— DATA —
########################################

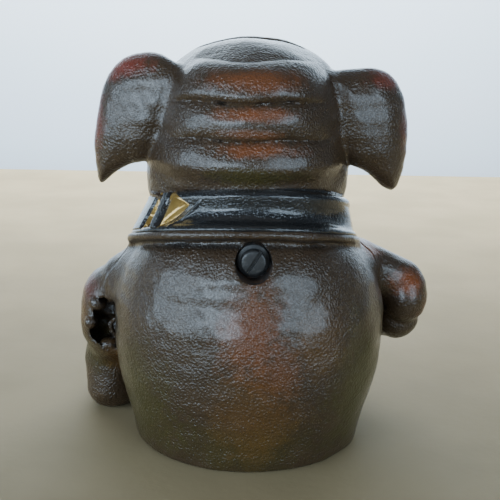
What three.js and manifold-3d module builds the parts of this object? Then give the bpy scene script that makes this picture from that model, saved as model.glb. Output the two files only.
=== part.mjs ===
// A seated hound still bank: two hollow iron castings that meet on an upright parting plane and are
// clamped by one long screw, a washer and a captive square nut. Millimetres, +Z up, the dog faces -Y.
// The origin lies on the floor, on the axis of the round base.
import * as THREE from "three";
import { mergeVertices } from "three/addons/utils/BufferGeometryUtils.js";
import Module from "manifold-3d";

const wasm = await Module();
wasm.setup();

// ---- Driving dimensions ----
const WALL = 3.5; // thickness of the castings
const GAP = 0.3; // clearance between pieces that touch
const SPLIT_Y = -3; // the parting plane of the two castings
const LEAN = 14.5; // degrees that the neck and collar lean forward
const BODY_DEPTH = 0.96; // front-to-back size of the body over its width

// Body outline: radius and height up the side.
const BASE_RADIUS = 38.5;
const BASE_EDGE = 1.8;
const BODY_OUTLINE = [
  [BASE_RADIUS, BASE_EDGE], [41, 9], [44, 18.5], [46.4, 30], [47.2, 42],
  [46.2, 54], [42.6, 64], [35, 72.5], [22, 78.5], [0, 80.5],
];

// Ears: their depth from front to back, and how high each one hangs.
const EAR_DEPTH = 15.2;
const EAR_Y = 2;
const LEFT_EAR_RISE = 1.2;
const RIGHT_EAR_RISE = -1.5;

// Collar, in its own leaning frame, where its axis is Z: radius and height up the outside of the band.
const COLLAR_Z = 69;
const COLLAR_TOP = 16;
const COLLAR_OUTLINE = [
  [38.8, 0], [39.5, 0.7], [39.5, 2], [38.6, 3], [37.2, 4.2], [36.4, 6], [36.2, 8.4],
  [36.7, 10.8], [36.8, 12.8], [35.6, 14.6], [34.6, 15.5], [33.4, COLLAR_TOP],
];

// Side plate on the collar, with a crossbar and a pointed facet at each end. Lengths run round the band.
const PLATE_ANGLE = 88.5; // degrees round the neck, from the back towards the dog's left
const PLATE_FOOT = 2.6;
const PLATE_HEIGHT = 12.7;
const PLATE_FOOT_RADIUS = 41.4;
const PLATE_TOP_RADIUS = 36.9;
const PLATE_LENGTH = 40.2;
const CROSSBAR_WIDTH = 5.2;
const CROSSBAR_AT = 26.1;
const CROSSBAR_RISE = 0.4;
const FACET_ROOT = 29.2;
const FACET_TIP = 39;
const FACET_DROP = 0.6;
const PLATE_SINK = 6; // how far the plate and its ends reach into the neck

// Coin slot across the crown, on the parting plane.
const SLOT_LENGTH = 34;
const SLOT_WIDTH = 4.6;
const SLOT_FOOT_Z = 120; // below the crown's wall

// Screw joint: an inch-size 10-24 slotted cheese-head screw, 2 inches long, and a square nut.
const SCREW_Z = 70.5;
const SCREW_RADIUS = 2.4;
const SCREW_LENGTH = 50.8;
const HEAD_RADIUS = 4.05;
const HEAD_HEIGHT = 3;
const DRIVER_SLOT_WIDTH = 1.3;
const DRIVER_SLOT_DEPTH = 1.5;
const DRIVER_SLOT_TURN = -32; // degrees from upright, leaning right when seen from behind
const RECESS_RADIUS = 5.75;
const RECESS_FLOOR_Y = 33.5;
const WASHER_RADIUS = 5.3;
const WASHER_THICKNESS = 1;
const HOLE_RADIUS = 2.8;
const BOSS_RADIUS = 9;
const POST_END_Y = -38;
const NUT_WIDTH = 9.5;
const NUT_THICKNESS = 3.2;
const NUT_Y = -11;
const SCREW_HOLE_END_Y = -19;
const THREAD_CLEARANCE = 0.2;
const CHAMFER = 0.3;

// Locating lugs.
const LUG_ROOT_Y = -12;
const LUG_TIP_Y = 1.5;
const LUG_LOW_Z = 27;
const LUG_HIGH_Z = 35;
const LUG_INNER_X = 36.5;
const LUG_OUTER_X = 40.6;
const LUG_ROOT_X = 43.5; // where the lug is rooted in the front casting's wall

const FAR = 90; // further out than the figure on every side
const HIGH = 160; // above the figure

const degrees = THREE.MathUtils.degToRad;

// ---- Solids: three.js geometry in, manifold solid out ----

// A closed three.js geometry as a solid that can be joined and cut.
function solid(geometry) {
  const plain = geometry.index ? geometry.toNonIndexed() : geometry;
  const bare = new THREE.BufferGeometry();
  bare.setAttribute("position", plain.getAttribute("position"));
  const merged = mergeVertices(bare, 1e-4);
  const corners = merged.index.array;
  const triangles = [];
  for (let i = 0; i < corners.length; i += 3) {
    const [a, b, c] = corners.slice(i, i + 3);
    if (a !== b && b !== c && c !== a) triangles.push(a, b, c);
  }
  return new wasm.Manifold(
    new wasm.Mesh({
      numProp: 3,
      vertProperties: new Float32Array(merged.getAttribute("position").array),
      triVerts: new Uint32Array(triangles),
    }),
  );
}

// A solid back as three.js geometry, with flat normals.
function geometryOf(made) {
  const mesh = made.getMesh();
  const geometry = new THREE.BufferGeometry();
  geometry.setAttribute("position", new THREE.BufferAttribute(new Float32Array(mesh.vertProperties), 3));
  geometry.setIndex(new THREE.BufferAttribute(new Uint32Array(mesh.triVerts), 1));
  const flat = geometry.toNonIndexed();
  flat.computeVertexNormals();
  return flat;
}

const join = (...parts) => parts.flat().reduce((whole, part) => whole.add(part));

// An ellipsoid: centre, three radii, and a turn in degrees about X, Y and Z.
function lump(at, radii, turn = [0, 0, 0]) {
  const size = Math.max(...radii);
  const around = size > 25 ? 22 : size > 12 ? 12 : 8;
  const sphere = new THREE.SphereGeometry(1, around, Math.round(around * 0.5));
  sphere.rotateX(Math.PI / 2);
  const place = new THREE.Matrix4().compose(
    new THREE.Vector3(...at),
    new THREE.Quaternion().setFromEuler(new THREE.Euler(...turn.map(degrees))),
    new THREE.Vector3(...radii),
  );
  return solid(sphere.applyMatrix4(place));
}

// A round-ended rod between two points.
function limb(from, to, radius) {
  const a = new THREE.Vector3(...from);
  const b = new THREE.Vector3(...to);
  const along = b.clone().sub(a);
  const capsule = new THREE.CapsuleGeometry(radius, along.length(), 2, 10);
  const turn = new THREE.Quaternion().setFromUnitVectors(new THREE.Vector3(0, 1, 0), along.normalize());
  capsule.applyQuaternion(turn);
  capsule.translate(...a.add(b).multiplyScalar(0.5).toArray());
  return solid(capsule);
}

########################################

— TASK GOAL —
Set down, exactly as written, each line of the data from its opening line through the one containing "wasm.setup();". Output nothing more.

— FINAL RESULT —
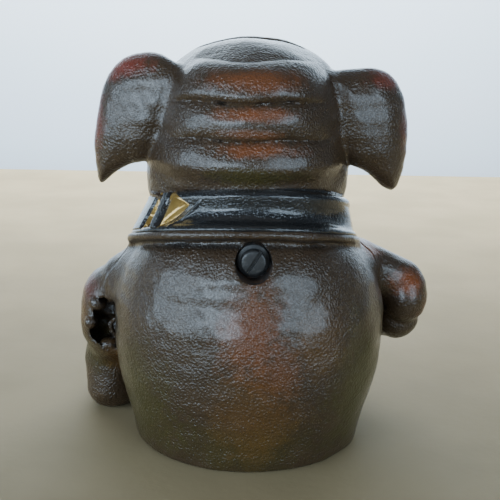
What three.js and manifold-3d module builds the parts of this object? Then give the bpy scene script that makes this picture from that model, saved as model.glb. Output the two files only.
=== part.mjs ===
// A seated hound still bank: two hollow iron castings that meet on an upright parting plane and are
// clamped by one long screw, a washer and a captive square nut. Millimetres, +Z up, the dog faces -Y.
// The origin lies on the floor, on the axis of the round base.
import * as THREE from "three";
import { mergeVertices } from "three/addons/utils/BufferGeometryUtils.js";
import Module from "manifold-3d";

const wasm = await Module();
wasm.setup();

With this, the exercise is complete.